The tea party is a twice- yearly event. OUSA queer support co-ordinator Hahna Briggs was hoping for a good student turnout today.
"We’ll hopefully welcome 100 to 150 people coming through over the two hours," Ms Briggs said.
Tea and coffee, muffins, brownies and other "delicious homemade food" would be served to students at noon in the union building common room on Cumberland St, and short films would be screened about gender diversity.
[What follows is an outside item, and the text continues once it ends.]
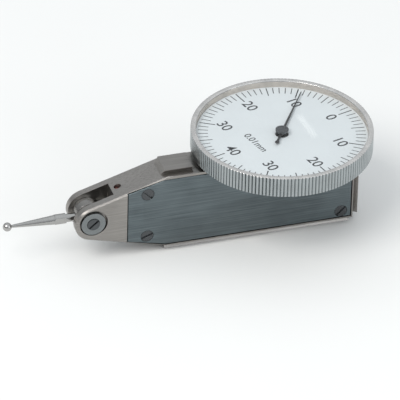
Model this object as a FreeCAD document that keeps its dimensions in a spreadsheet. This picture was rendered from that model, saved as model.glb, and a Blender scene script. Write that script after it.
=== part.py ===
"""Lever-type dial test indicator: a long flat body, a ball-ended stylus in its forked nose and a dial on top.

The origin is where the dial axis meets the resting face of the base dovetail. +X runs to the rear end,
the side cover faces -Y and the dial faces +Z. All lengths are in millimetres.
"""
import FreeCAD, Part
import math
import os

import Sketcher
from FreeCAD import Placement, Rotation, Vector

SIZES = (
    # gear train, from the sector on the lever to the pinion on the pointer arbor
    ("tooth_module", 0.15, "module of the sector and of its pinion"),
    ("sector_teeth", 567, "teeth that a whole turn of the sector would have"),
    ("sector_cut_teeth", 9, "teeth that the sector really has"),
    ("pinion_teeth", 16, "teeth of the crown arbor's pinion"),
    ("crown_module", 0.18, "module of the crown wheel and of the centre pinion"),
    ("crown_teeth", 65, "teeth of the crown wheel"),
    ("centre_teeth", 16, "teeth of the centre pinion"),
    ("tooth_play", 0.05, "backlash at the pitch line"),
    # body
    ("body_rear", 15.7, "dial axis to the rear face"),
    ("top_kink", 26.94, "dial axis to where the top starts to slope"),
    ("bottom_kink", 27.3, "dial axis to where the bottom starts to slope"),
    ("nose_radius", 4.1, "rounded end of the nose, about the pivot"),
    ("nose_bevel", 0.35, "broken edges of the nose cheeks"),
    ("slot_width", 4.42, "gap between the two cheeks"),
    ("slot_depth", 4.925, "pivot to the end of the slot"),
    ("tunnel_width", 3.4, "passage of the lever, across"),
    ("tunnel_height", 3.4, "passage of the lever, up and down"),
    ("back_wall", 1.2, "wall behind the movement"),
    ("top_wall", 2.45, "wall over the movement"),
    ("floor_wall", 1.8, "wall under the movement"),
    ("wheel_floor_gap", 0.4, "crown wheel to the wall under it"),
    ("wheel_top_gap", 0.8, "crown wheel to the wall over it"),
    ("end_wall", 2.3, "wall at the rear end"),
    ("chamber_setback", 9.725, "pivot to the front of the movement chamber"),
    ("chamber_front_rise", 4.9, "chamber's front top corner over the pivot"),
    ("chamber_front_drop", 4.4, "chamber's front bottom corner under the pivot"),
    # dovetails
    ("dovetail_height", 1.5, "height of the base and rear dovetails"),
    ("dovetail_half_width", 2.92, "half of a dovetail's outer width"),
    ("dovetail_undercut", 30.0, "lean of the flanks, degrees from upright"),
    ("base_dovetail_front_gap", 0.04, "base dovetail's front end to where the bottom starts to slope"),
    ("base_dovetail_rear_gap", 0.52, "base dovetail's rear end to the rear face"),
    ("top_dovetail_height", 0.95, "height of the short dovetail before the dial"),
    ("top_dovetail_front", 27.45, "dial axis to its front edge, at the top"),
    ("top_dovetail_rear", 21.06, "dial axis to its rear end"),
    ("top_dovetail_lean", 0.8, "how far its front face leans out at the foot"),
    ("rear_dovetail_gap", 0.2, "base dovetail's top to the rear dovetail's foot"),
    ("rear_dovetail_drop", 2.05, "body top to the rear dovetail's upper end"),
    # side cover
    ("cover_thickness", 0.9, "cover plate"),
    ("cover_gap", 0.15, "gap between the cover and its recess"),
    ("cover_setback", 7.725, "pivot to the cover's front edge"),
    ("cover_front_rise", 6.45, "front top corner over the pivot"),
    ("cover_front_drop", 5.95, "front bottom corner under the pivot"),
    ("cover_kink_gap", 0.96, "body's upper bend to the bend in the cover's top edge"),
    ("cover_top_rim", 0.79, "body rim over the cover"),
    ("cover_bottom_rim", 0.5, "body rim under the cover"),
    ("cover_rear_rim", 0.43, "body rim behind the cover"),
    ("cover_bevel", 0.15, "broken outer edges of the cover"),
    # fasteners
    ("screw_head_radius", 1.4, "cover screw head"),
    ("screw_head_height", 0.6, "cover screw head"),
    ("screw_radius", 0.8, "cover screw shank"),
    ("screw_length", 4.0, "cover screw under its head"),
    ("thread_runout", 0.3, "threaded hole past the end of its screw"),
    ("screw_slot_width", 0.4, "driver slot"),
    ("screw_slot_depth", 0.3, "driver slot"),
    ("screw_play", 0.06, "radial gap round heads and shanks"),
    ("boss_radius", 1.6, "bosses that take the cover screws"),
    ("front_screw_setback", 4.42, "cover's front edge to the two front screws"),
    ("front_screw_rise", 5.74, "upper front screw over the pivot"),
    ("front_screw_drop", 5.1, "lower front screw under the pivot"),
    ("rear_screw_setback", 2.33, "cover's rear edge to the two rear screws"),
    ("rear_screw_inset", 1.6, "rear screws from the cover's top and bottom edges"),
    ("small_screw_radius", 0.5, "movement screws, shank"),
    ("small_head_radius", 0.85, "movement screws, head"),
    ("small_head_height", 0.45, "movement screws, head"),
    ("small_screw_length", 1.6, "movement screws under the head"),
    # pivot
    ("axle_radius", 0.8, "pivot axle"),
    ("axle_play", 0.03, "radial running clearance on the axle"),
    ("bearing_radius", 2.75, "bearing disc in each cheek"),
    ("bearing_thickness", 1.05, "bearing disc"),
    ("bearing_pocket_radius", 3.15, "pocket in each cheek, set above the disc"),
    ("bearing_pocket_depth", 1.2, "pocket in each cheek"),
    ("bearing_land", 0.5, "length of the axle that runs in each disc"),
    ("cheek_hole_radius", 1.2, "clear hole in each cheek"),
    ("pivot_screw_radius", 1.4, "slotted screw that closes each bearing"),
    ("end_play", 0.1, "axle end to its screw"),
    # lever
    ("yoke_radius", 3.1, "yoke discs on the axle"),
    ("yoke_half_width", 2.1, "half of the yoke's width"),
    ("yoke_web", 0.7, "wall that joins the two yoke discs"),
    ("lever_half_width", 0.6, "half of the lever's thickness"),
    ("lever_half_height", 0.9, "half of the lever's height at the yoke"),
    ("lever_tip_half_height", 0.65, "half of the lever's height at the sector"),
    ("lever_travel", 1.4, "swing either way, degrees"),
    ("sector_thickness", 0.8, "sector plate"),
    ("sector_depth", 5.0, "radial depth of the sector plate"),
    ("sector_rim", 1.4, "radial depth of the toothed rim"),
    ("sector_tail_half_height", 0.7, "half height of the plate behind its rim"),
    ("rivet_radius", 0.35, "sector rivets"),
    ("rivet_spacing", 1.5, "between the two rivets"),
    ("stop_radius", 0.6, "pins that limit the lever"),
    ("stop_reach", 20.0, "dial axis to the stop pins"),
    ("stop_play", 0.03, "lever to pin at the end of its swing"),
    # stylus
    ("holder_radius", 3.4, "stylus holder on the axle"),
    ("holder_half_width", 1.0, "half of the holder's thickness"),
    ("holder_flat", 3.1, "pivot to the holder's front flat"),
    ("washer_thickness", 0.15, "friction washer"),
    ("washer_radius", 2.3, "friction washer"),
    ("stylus_reach", 18.33, "pivot to the centre of the contact ball"),
    ("ball_radius", 1.0, "contact ball"),
    ("stylus_tip_radius", 0.33, "shank at the ball"),
    ("stylus_root_radius", 1.05, "shank at the collar"),
    ("collar_radius", 1.15, "collar with two spanner flats"),
    ("collar_start", 5.25, "pivot to the collar"),
    ("collar_length", 2.47, "collar"),
    ("collar_flat", 0.95, "half distance across the flats"),
    ("neck_radius", 0.92, "neck between the collar and the holder"),
    ("thread_radius", 0.65, "threaded end of the stylus"),
    ("thread_length", 1.7, "threaded end of the stylus"),
    # crown arbor
    ("arbor_radius", 0.6, "crown arbor"),
    ("arbor_pivot_radius", 0.3, "its two ends"),
    ("pivot_play", 0.04, "radial running clearance of small pivots"),
    ("bush_radius", 0.9, "bushes of the crown arbor"),
    ("pinion_face", 1.3, "face width of the pinion"),
    ("crown_disc", 0.6, "thickness of the crown wheel's disc"),
    ("crown_face", 0.9, "radial length of its teeth"),
    ("crown_hub_radius", 1.5, "hub of the crown wheel"),
    ("crown_hub_length", 0.8, "hub of the crown wheel"),
    ("train_bridge_thickness", 0.6, "plate that carries the arbor's front bush"),
    ("train_bridge_gap", 0.05, "plate to the cover"),
    ("wheel_bridge_gap", 0.335, "crown wheel to the plate"),
    ("train_post_reach", 9.0, "dial axis to the two posts of the plate"),
    ("train_post_spread", 3.3, "posts above and below the arbor"),
    ("train_post_radius", 1.3, "posts of the plate"),
    # pointer arbor
    ("pointer_arbor_radius", 0.5, "pointer arbor"),
    ("centre_face", 1.5, "face width of the centre pinion"),
    ("foot_bearing_gap", 0.7, "lower bearing to the centre pinion"),
    ("foot_bearing_thickness", 0.75, "tongue that carries the lower bearing"),
    ("foot_bearing_half_width", 1.2, "tongue"),
    ("foot_plate_half_width", 3.4, "plate on the back wall"),
    ("foot_plate_height", 3.2, "plate on the back wall"),
    ("foot_plate_thickness", 0.8, "plate on the back wall"),
    ("foot_screw_spread", 2.45, "plate screws either side of the arbor"),
    ("centre_bush_radius", 1.5, "bush in the top wall"),
    ("centre_bush_flange", 2.4, "its flange"),
    ("centre_bush_flange_height", 0.45, "its flange"),
    ("collet_radius", 1.2, "hairspring collet"),
    ("collet_height", 0.7, "hairspring collet"),
    ("spring_gap", 0.1, "collet to the inner turn"),
    ("spring_pitch", 0.95, "between turns of the hairspring"),
    ("spring_turns", 4, "turns of the hairspring"),
    ("spring_thickness", 0.1, "hairspring strip"),
    ("spring_height", 0.5, "hairspring strip"),
    ("spring_lift", 0.95, "dial case floor to the hairspring"),
    ("stud_radius", 0.4, "stud that holds the outer end"),
    ("pointer_angle", 57.6, "pointer at rest, degrees from +X"),
    ("pointer_length", 16.75, "arbor to the pointer's tip"),
    ("pointer_tail", 4.2, "arbor to the middle of the tail's drop"),
    ("pointer_drop_radius", 0.48, "drop at the end of the tail"),
    ("pointer_root_half_width", 0.3, "needle at the boss"),
    ("pointer_tip_half_width", 0.08, "needle at its tip"),
    ("pointer_boss_radius", 1.05, "round middle of the pointer"),
    ("pointer_thickness", 0.15, "pointer"),
    ("pointer_lift", 0.45, "dial face to the pointer"),
    ("cap_radius", 1.45, "cap on the pointer's boss"),
    ("cap_height", 0.4, "cap"),
    ("cap_neck_radius", 0.85, "neck under the cap"),
    ("cap_neck_height", 0.25, "neck under the cap"),
    # dial and bezel
    ("bezel_radius", 20.0, "over the knurl"),
    ("bezel_height", 4.63, "bezel"),
    ("bezel_gap", 0.86, "body top to the bezel's lower face"),
    ("bezel_wall", 1.2, "width of the rim round the crystal"),
    ("bezel_play", 0.06, "radial running clearance on the dial case"),
    ("knurl_count", 160, "grooves round the bezel"),
    ("knurl_depth", 0.25, "groove depth"),
    ("knurl_land", 0.45, "share of the pitch that stays as a land"),
    ("dial_depth", 1.54, "top of the bezel to the dial face"),
    ("dial_thickness", 0.4, "dial plate"),
    ("dial_hole_radius", 1.5, "hole in the dial plate"),
    ("dial_ledge", 0.6, "width of the ledge that carries the dial"),
    ("crystal_thickness", 0.6, "crystal"),
    ("crystal_rise", 0.6, "crown of the crystal over its rim"),
    ("crystal_bite", 0.2, "how far the crystal snaps into the bezel"),
    ("crystal_drop", 0.1, "top of the bezel to the crystal's rim"),
    ("gasket_height", 0.16, "gasket under the crystal's rim"),
    ("fit_gap", 0.02, "gap of pieces that are pressed or glued together"),
    ("case_foot_step", 1.2, "foot of the dial case, in from its side"),
    ("case_floor", 0.9, "floor of the dial case"),
    ("case_wall", 0.95, "wall of the dial case"),
    ("case_height", 3.05, "dial case over the body"),
    ("case_screw_reach", 9.5, "dial axis to the dial case's screws"),
    ("ring_groove_height", 0.6, "groove for the snap ring"),
    ("ring_groove_depth", 0.45, "groove for the snap ring"),
    ("ring_groove_lift", 1.65, "body top to the groove"),
    ("ring_wire_radius", 0.25, "snap ring"),
    # nose screw
    ("grub_radius", 0.72, "grub screw in the nose"),
    ("grub_length", 1.6, "grub screw"),
    ("grub_reach", 6.4, "pivot to the grub screw"),
    ("grub_sink", 0.8, "grub screw below the surface"),
)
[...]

The event was an opportunity to socialise but the films were also a "really good education resource". They were about queer people who fell outside of the LGBT (lesbian, gay, bisexual, transgender) acronym, and hopefully some students would be able to "see themselves in the medium", Ms Briggs said. A cupcake-decorating competition would also be held with three categories: "best globally aware cupcake", which would be judged by a representative from Otago Amnesty International and was included as a joke category, "cutest cupcake", and "queerest cupcake". Coloured icing and "lots of little fun things like that" would be available for students to decorate their cupcakes.
Dunedin students and the University of Otago were also getting involved in other Pride Week events, with a public screening of The Thin End of the Wedge: Homosexual Law Reform in Aotearoa New Zealand on April 12 in the Burns 2 lecture theatre. Students had also entered the Dunedin Pride Art Exhibition, which opened on at the Dunedin Pride Hub at 23 Princes St last night.